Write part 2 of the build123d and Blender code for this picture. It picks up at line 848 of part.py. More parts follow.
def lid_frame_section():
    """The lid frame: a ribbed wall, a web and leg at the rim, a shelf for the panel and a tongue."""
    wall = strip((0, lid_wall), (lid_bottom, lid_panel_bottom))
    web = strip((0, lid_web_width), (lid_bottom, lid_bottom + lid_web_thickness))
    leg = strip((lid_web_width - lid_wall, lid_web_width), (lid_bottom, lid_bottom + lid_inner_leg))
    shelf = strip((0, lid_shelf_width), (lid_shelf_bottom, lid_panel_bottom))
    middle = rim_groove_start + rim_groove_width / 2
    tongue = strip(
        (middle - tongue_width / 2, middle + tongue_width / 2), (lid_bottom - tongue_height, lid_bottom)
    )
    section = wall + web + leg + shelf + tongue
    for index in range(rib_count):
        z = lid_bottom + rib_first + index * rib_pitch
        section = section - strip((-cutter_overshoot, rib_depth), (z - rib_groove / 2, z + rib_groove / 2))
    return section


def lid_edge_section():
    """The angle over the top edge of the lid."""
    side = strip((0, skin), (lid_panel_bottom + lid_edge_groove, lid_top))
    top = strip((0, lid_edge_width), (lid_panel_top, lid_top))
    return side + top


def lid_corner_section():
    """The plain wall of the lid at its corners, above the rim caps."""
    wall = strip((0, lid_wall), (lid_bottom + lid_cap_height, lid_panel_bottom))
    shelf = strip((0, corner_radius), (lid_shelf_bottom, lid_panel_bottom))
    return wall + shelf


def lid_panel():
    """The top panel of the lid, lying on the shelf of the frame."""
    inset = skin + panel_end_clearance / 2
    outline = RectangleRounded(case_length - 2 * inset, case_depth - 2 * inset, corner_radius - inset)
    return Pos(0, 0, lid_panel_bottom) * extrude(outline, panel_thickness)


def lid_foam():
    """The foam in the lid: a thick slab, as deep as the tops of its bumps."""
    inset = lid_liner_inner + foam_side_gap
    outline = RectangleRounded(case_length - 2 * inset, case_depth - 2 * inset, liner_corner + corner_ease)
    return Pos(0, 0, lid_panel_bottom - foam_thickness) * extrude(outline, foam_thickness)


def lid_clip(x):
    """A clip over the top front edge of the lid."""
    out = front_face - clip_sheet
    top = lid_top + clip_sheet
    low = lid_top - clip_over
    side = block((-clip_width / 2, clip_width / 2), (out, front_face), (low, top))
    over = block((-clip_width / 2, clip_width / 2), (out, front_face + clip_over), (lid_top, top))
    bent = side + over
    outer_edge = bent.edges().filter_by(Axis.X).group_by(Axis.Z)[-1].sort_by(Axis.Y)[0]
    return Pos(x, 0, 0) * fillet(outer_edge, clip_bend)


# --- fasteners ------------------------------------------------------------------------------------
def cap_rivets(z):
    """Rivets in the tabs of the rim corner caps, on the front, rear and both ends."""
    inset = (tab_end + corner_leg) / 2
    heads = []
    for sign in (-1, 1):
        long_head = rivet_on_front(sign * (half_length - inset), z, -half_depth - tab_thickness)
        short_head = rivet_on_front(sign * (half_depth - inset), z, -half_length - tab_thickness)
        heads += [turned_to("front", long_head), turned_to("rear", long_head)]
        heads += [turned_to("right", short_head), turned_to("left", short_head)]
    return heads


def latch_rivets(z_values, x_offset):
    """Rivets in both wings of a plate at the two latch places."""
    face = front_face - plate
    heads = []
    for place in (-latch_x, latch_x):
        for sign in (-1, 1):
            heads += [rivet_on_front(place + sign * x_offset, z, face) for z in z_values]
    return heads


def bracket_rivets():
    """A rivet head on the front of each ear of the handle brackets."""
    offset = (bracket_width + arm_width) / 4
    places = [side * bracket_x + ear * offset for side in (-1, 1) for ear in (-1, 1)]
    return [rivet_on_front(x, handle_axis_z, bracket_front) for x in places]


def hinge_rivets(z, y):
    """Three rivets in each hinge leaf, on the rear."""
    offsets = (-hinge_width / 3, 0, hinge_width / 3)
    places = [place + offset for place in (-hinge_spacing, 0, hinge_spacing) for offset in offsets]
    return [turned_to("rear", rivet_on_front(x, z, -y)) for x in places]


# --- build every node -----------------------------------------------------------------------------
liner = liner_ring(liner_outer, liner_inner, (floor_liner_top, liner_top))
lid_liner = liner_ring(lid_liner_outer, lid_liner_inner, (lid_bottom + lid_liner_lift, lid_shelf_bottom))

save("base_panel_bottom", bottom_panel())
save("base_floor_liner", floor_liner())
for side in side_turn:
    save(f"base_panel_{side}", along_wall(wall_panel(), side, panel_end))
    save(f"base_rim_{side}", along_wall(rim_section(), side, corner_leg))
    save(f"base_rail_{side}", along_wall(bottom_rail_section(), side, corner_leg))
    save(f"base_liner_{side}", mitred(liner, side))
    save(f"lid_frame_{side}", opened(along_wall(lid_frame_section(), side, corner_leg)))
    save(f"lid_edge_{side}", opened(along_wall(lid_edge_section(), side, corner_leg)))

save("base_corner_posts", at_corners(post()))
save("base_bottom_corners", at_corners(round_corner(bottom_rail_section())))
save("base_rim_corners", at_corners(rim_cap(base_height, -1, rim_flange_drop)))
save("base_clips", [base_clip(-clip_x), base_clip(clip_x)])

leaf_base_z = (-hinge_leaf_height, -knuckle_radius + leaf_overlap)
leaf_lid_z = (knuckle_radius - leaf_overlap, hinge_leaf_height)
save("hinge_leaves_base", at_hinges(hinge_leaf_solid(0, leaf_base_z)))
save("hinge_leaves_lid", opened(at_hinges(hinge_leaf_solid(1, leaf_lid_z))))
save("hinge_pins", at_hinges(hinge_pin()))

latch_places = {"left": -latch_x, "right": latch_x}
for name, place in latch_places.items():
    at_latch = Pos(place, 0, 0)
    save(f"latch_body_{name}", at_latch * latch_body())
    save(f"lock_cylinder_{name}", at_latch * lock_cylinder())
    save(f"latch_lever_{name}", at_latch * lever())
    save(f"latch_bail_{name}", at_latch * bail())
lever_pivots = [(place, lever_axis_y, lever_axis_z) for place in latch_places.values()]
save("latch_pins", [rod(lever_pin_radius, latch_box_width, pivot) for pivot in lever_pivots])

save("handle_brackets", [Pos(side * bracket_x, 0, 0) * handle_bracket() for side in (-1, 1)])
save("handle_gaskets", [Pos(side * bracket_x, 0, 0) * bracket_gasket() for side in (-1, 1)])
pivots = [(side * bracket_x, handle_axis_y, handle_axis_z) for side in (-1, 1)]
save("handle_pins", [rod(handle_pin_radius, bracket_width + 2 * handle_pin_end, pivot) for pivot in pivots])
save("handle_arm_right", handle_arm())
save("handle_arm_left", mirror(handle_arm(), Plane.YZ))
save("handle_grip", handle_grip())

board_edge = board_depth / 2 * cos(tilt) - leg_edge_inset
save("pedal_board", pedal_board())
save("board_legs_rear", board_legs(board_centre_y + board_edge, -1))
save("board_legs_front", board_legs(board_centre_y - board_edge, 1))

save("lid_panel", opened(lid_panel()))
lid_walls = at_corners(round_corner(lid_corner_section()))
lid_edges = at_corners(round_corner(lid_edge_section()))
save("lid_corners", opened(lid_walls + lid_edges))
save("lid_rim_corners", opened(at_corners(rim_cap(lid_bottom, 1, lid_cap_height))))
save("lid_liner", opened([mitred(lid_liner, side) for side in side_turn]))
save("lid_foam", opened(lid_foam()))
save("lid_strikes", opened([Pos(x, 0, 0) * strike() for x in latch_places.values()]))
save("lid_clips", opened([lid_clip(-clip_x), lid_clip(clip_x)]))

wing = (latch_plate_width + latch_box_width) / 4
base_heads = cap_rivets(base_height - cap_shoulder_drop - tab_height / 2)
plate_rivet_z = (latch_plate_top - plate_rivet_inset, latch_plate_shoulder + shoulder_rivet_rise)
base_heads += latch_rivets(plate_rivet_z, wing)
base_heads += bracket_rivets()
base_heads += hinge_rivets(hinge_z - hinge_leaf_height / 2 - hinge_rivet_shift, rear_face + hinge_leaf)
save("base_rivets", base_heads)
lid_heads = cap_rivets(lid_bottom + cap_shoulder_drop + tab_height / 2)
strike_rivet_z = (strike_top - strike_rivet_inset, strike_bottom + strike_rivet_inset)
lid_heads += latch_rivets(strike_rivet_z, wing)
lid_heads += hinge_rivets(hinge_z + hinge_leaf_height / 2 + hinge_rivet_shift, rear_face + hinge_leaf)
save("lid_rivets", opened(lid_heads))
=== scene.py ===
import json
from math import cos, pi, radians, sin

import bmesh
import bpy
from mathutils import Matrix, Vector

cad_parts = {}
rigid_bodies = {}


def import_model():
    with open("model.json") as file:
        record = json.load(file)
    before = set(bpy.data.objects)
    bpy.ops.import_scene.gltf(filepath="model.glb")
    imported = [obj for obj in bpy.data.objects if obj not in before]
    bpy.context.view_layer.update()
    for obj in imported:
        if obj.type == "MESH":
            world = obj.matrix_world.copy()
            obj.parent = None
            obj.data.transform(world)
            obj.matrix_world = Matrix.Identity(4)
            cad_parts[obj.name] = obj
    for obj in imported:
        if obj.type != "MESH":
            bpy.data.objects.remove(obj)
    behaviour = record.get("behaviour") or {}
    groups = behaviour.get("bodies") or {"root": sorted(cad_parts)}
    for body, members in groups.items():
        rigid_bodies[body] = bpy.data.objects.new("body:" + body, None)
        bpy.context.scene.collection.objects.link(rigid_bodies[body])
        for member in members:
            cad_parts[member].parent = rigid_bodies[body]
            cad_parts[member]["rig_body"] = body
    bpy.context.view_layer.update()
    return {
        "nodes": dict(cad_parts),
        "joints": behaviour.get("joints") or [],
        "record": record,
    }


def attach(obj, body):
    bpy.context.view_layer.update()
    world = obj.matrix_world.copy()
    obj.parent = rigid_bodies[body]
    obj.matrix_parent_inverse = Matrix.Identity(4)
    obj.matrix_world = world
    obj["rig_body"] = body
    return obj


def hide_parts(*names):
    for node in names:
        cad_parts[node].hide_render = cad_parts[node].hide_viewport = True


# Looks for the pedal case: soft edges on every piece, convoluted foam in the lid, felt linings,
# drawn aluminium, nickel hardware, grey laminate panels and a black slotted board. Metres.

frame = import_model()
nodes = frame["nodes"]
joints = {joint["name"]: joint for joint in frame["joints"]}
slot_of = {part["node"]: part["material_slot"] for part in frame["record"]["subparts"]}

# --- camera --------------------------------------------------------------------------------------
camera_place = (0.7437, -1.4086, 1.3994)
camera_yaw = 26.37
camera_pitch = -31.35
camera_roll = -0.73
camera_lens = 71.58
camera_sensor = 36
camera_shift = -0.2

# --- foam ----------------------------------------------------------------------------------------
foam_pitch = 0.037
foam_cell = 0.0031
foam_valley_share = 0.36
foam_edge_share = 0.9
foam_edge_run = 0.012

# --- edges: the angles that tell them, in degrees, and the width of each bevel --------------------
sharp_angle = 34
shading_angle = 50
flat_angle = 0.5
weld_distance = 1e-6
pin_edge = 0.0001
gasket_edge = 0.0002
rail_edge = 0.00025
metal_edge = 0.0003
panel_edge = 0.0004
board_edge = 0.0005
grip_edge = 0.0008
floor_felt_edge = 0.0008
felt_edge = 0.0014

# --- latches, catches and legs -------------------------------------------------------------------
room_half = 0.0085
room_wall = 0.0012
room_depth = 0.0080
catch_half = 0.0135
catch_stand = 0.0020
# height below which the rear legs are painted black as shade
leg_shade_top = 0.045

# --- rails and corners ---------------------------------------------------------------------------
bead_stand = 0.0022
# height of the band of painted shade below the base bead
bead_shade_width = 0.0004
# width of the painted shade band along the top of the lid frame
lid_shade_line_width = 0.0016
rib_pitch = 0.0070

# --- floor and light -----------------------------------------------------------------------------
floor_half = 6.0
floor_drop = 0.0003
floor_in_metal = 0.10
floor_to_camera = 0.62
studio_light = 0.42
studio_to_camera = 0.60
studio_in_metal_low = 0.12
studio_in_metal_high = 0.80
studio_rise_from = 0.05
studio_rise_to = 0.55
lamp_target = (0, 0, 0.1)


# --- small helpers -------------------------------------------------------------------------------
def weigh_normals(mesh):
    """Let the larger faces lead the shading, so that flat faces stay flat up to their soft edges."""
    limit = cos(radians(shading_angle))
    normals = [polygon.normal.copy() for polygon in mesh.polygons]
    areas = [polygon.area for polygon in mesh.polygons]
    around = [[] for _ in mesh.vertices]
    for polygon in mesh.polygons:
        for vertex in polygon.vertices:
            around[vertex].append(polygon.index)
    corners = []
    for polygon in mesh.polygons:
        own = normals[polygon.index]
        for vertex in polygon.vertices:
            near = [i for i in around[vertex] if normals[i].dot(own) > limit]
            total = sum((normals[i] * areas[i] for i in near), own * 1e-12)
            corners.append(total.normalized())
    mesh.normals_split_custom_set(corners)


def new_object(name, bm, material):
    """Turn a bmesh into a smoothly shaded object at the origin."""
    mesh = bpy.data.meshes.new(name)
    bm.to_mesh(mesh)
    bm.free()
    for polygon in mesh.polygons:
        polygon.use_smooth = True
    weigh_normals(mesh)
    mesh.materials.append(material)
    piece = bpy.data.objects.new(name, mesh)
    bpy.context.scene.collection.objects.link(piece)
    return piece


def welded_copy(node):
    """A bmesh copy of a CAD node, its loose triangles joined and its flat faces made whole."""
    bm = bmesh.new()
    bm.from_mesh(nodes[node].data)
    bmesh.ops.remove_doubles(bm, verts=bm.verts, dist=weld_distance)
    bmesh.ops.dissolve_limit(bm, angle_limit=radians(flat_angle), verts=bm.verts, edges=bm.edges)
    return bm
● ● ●
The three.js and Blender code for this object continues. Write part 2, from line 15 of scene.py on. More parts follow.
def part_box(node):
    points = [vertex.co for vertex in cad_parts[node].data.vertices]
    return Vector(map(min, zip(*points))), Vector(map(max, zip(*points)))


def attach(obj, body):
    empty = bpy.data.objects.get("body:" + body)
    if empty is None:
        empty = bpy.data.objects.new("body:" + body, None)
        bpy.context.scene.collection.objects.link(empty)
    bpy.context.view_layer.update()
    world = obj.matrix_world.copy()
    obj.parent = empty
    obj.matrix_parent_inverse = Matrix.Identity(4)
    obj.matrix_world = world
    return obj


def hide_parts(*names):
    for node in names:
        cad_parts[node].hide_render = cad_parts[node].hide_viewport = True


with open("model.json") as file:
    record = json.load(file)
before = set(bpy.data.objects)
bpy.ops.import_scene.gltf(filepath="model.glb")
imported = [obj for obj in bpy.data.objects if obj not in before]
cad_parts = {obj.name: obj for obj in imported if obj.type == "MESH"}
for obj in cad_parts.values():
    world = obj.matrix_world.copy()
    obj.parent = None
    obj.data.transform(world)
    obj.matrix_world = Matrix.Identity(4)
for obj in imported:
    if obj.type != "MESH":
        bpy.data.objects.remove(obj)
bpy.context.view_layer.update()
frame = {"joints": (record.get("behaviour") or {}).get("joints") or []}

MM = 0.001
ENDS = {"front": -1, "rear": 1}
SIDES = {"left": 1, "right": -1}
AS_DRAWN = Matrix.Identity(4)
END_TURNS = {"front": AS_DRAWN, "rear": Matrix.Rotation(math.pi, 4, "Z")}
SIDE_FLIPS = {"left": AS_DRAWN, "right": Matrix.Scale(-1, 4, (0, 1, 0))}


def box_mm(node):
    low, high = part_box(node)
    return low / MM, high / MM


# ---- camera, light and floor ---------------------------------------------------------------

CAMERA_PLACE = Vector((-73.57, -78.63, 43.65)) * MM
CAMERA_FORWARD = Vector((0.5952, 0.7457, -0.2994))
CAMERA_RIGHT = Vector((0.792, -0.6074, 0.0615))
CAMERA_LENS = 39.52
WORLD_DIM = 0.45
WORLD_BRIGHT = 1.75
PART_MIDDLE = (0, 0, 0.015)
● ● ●
-- What is being asked --
Copy verbatim the line that contains "lid_heads += latch_rivets(strike_rivet_z, wing)", the line that contains "cad_parts[member].parent = rigid_bodies[body]", and all lines between them.

-- Response --
lid_heads += latch_rivets(strike_rivet_z, wing)
lid_heads += hinge_rivets(hinge_z + hinge_leaf_height / 2 + hinge_rivet_shift, rear_face + hinge_leaf)
save("lid_rivets", opened(lid_heads))
=== scene.py ===
import json
from math import cos, pi, radians, sin

import bmesh
import bpy
from mathutils import Matrix, Vector

cad_parts = {}
rigid_bodies = {}


def import_model():
    with open("model.json") as file:
        record = json.load(file)
    before = set(bpy.data.objects)
    bpy.ops.import_scene.gltf(filepath="model.glb")
    imported = [obj for obj in bpy.data.objects if obj not in before]
    bpy.context.view_layer.update()
    for obj in imported:
        if obj.type == "MESH":
            world = obj.matrix_world.copy()
            obj.parent = None
            obj.data.transform(world)
            obj.matrix_world = Matrix.Identity(4)
            cad_parts[obj.name] = obj
    for obj in imported:
        if obj.type != "MESH":
            bpy.data.objects.remove(obj)
    behaviour = record.get("behaviour") or {}
    groups = behaviour.get("bodies") or {"root": sorted(cad_parts)}
    for body, members in groups.items():
        rigid_bodies[body] = bpy.data.objects.new("body:" + body, None)
        bpy.context.scene.collection.objects.link(rigid_bodies[body])
        for member in members:
            cad_parts[member].parent = rigid_bodies[body]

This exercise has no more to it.